Generally, I've got ways to prevent this in public, such as objects in my pockets, like a coin or worry stone, to keep me anchored. In lieu of that, I can usually find some fountain or water feature to sit by until the feeling subsides and I feel the strength to walk home.

The water is shut off at the Seattle Center, though, and my pockets are empty, save for a pen and a gum wrapper. The heavy clouds above make the scene feel even more claustrophobic. I start to sweat. I find a quiet bench somewhere and sit, staring at the Space Needle, eternally grateful there are no crowds.

Does the constant din of the city affect your sleep? The building next to mine has an industrial floodlight — motion activated — and despite my best efforts, I can't seem to block out the bright white flashes that surprise me and whatever guest I have at 2 a.m.

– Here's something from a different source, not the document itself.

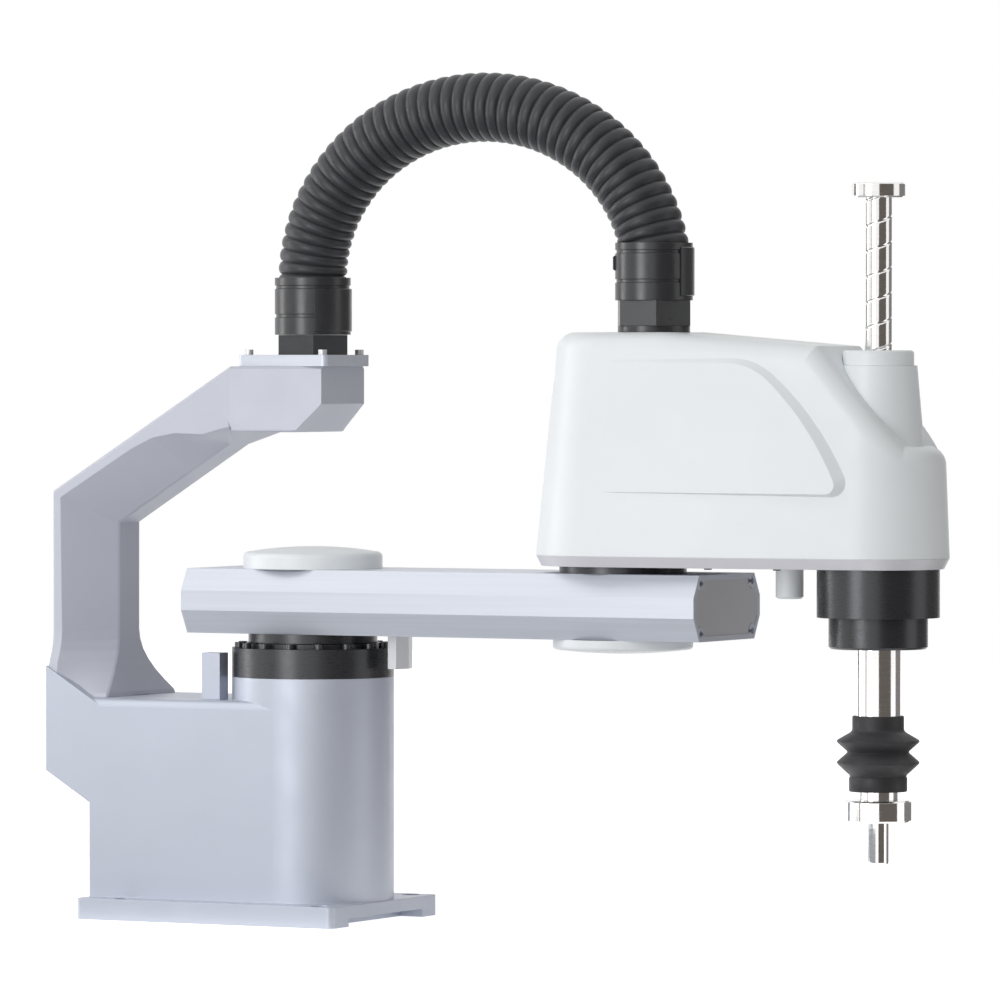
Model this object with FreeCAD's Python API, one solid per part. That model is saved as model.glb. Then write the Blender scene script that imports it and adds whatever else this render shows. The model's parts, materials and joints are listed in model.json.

I've never slept well, anyway, but it seems to be getting worse. Strange dreams of an endless, changing labyrinth with the sound of forklifts and cranes distant in the background. In the middle of this maze is an obelisk.

Hence the state of my anxiety, sitting there, looking at Seattle's most recognizable attraction. My mother, a tourist and traveler, was disappointed to learn that the Space Needle's main purpose was not, in fact, astronomical exploration.

"What do you mean they don't do science there!?" were her exact words.

"No," explained my aunt, "they just have a restaurant and an observation deck at the top."

"You'd expect some sort of lab or something," she grumbled on her way to "the original Starbucks."

This happened years ago, but I can't help but think of it every time I see that weird white spire. These are the things a mind does when trying to ground itself. Aside from general exhaustion, I'm not even sure what set me off. Traffic? That seems ridiculous. Almost as ridiculous as the Space Needle not doing science. Maybe it's just readjusting to being out and about more post-quarantine.

Seattle Center is quiet enough that you can hear birdsong clearly. Everything slows down. A quick look around finds only one or two people sitting there, exactly like me, breathing deeply and watching the elevators on the Needle go up and down, over and over again.

The man to my left adjusts his tie and blots some sweat from his forehead, clearly undergoing his own stress. He sees me, with my pale face and the dark circles under my eyes, and he smiles. A real, genuine smile of recognition. I smile back uncertainly and we return to staring at the Space Needle for a while.

Unclenching my jaw, I finally find the wherewithal to call an old friend to join me, maybe drive me home. They offer to come get me, which is really beyond kind.

In their car, I wonder aloud if the entirety of Seattle is in a constant state of low-level anxiety. It would explain why everyone around here is always in a rush, lips pursed, eyes locked on their goal. How many people around me are having their own quiet, largely unnoticed panic attacks before moving on with their day?

My day doesn't end there, certainly. I have a late lunch and work at my desk to get back to once I'm home. While it takes me a few hours to shake off that gray-sky feeling, eventually it lifts.

The next day, like any self-respecting member of the Queer community, I buy a plant to make myself feel better. Creeping rosemary. It works.

And the world keeps spinning.

And the elevators on the Space Needle keep going up and down.